David Gibson, chief officer of the Perth-based MCofS said the proposal presented ministers with the “opportunity to prove they are serious about protecting our most precious wild landscapes”.

“Schiehallion, Rannoch Moor and the route to Glencoe all have a very special place in people’s hearts and in Scottish culture,” he said.

“It is a stunning landscape vista which is very sensitive to any form of intrusive human activity and an increasingly rare and valuable experience in Scotland.”

As well as the turbines the proposal would involve bulldozed access tracks, buildings and infrastructure on an area of raised moorland between Loch Rannoch and Loch Ericht.

The MCofS say the development would sit within an area identified as being of “nationally important environmental interest” under Scottish Planning Policy, which calls for “significant protection” from development for such areas.

Grounds for refusal could include the major visual impact of the development and because it is not necessary in order to meet Scottish Government objectives for renewable energy generation.

“We support the Scottish Government’s drive to develop renewable energy in all its forms and have welcomed the new planning policy which aims to balance the need for renewable energy with significant protection for wild land,” said Mr Gibson.
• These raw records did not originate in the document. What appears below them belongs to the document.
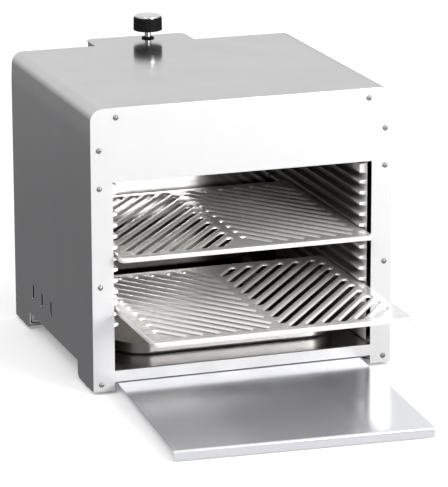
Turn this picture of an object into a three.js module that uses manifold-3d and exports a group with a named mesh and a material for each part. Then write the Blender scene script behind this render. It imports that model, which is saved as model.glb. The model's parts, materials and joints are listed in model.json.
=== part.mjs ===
// Tabletop top-heat broiler grill: a stainless steel cabinet with an open front, a gas-fired
// ceramic burner under its roof, two slotted grates on ribbed side guides, a drip pan and a base tray.
//
// Units are millimetres and +Z is up. Inside this file y = 0 is the outer face of the front panel,
// y grows towards the back, x = 0 is the middle of the cabinet and z = 0 is the table. The last lines
// move everything along y, so that the origin ends up at the middle of the whole part's footprint.

import * as THREE from 'three';
import { mergeVertices } from 'three/addons/utils/BufferGeometryUtils.js';
import Module from 'manifold-3d';

const wasm = await Module();
wasm.setup();

// ---------------------------------------------------------------- driving dimensions

const GAP = 0.3; // clearance between neighbouring pieces that touch
const SHEET = 1.5; // cabinet sheet thickness

const CABINET = { width: 420, depth: 388, top: 386, bottom: 4, corner: 16 };
const OPENING = { halfWidth: 180.5, bottom: 31, top: 287, railBottom: 16 };
const SIDE_CUT = { front: 75, back: 314, top: 27, chamfer: 6 };
const VENT = { count: 3, firstY: 204, pitch: 44.5, z: 62, width: 7, height: 22 };
const FLANGE = { width: 27, y: SHEET + GAP };
const FOOT = { x: 196, frontY: 42, backY: 346, padRadius: 12, neckRadius: 3.4, headRadius: 5.5, ledge: 23.5 };

const TONGUE = { left: -87, right: 60, back: 438, corner: 12 };
const HOUSING = { bottom: 246, flange: 13 };
const CONTROL = { y: 417, holeRadius: 7 };

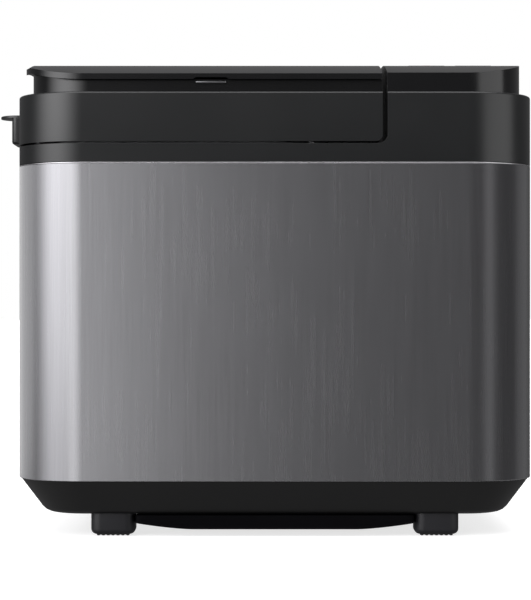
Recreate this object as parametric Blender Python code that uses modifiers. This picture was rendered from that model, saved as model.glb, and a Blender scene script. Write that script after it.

“There might be a reason for the approval of this proposal if there was a dearth of onshore windfarm 
developments coming forward to achieve the Scottish Government’s energy goals, but this is not the case, so Talladh-a-Bheithe cannot be considered a necessary development, far less an essential one, and it’s certainly not in the national interest.”

The MCofS objection to the plan notes that there are 54 mountains designated as Munros and Corbetts within 35 kilometres of the site, from which the development would be visible.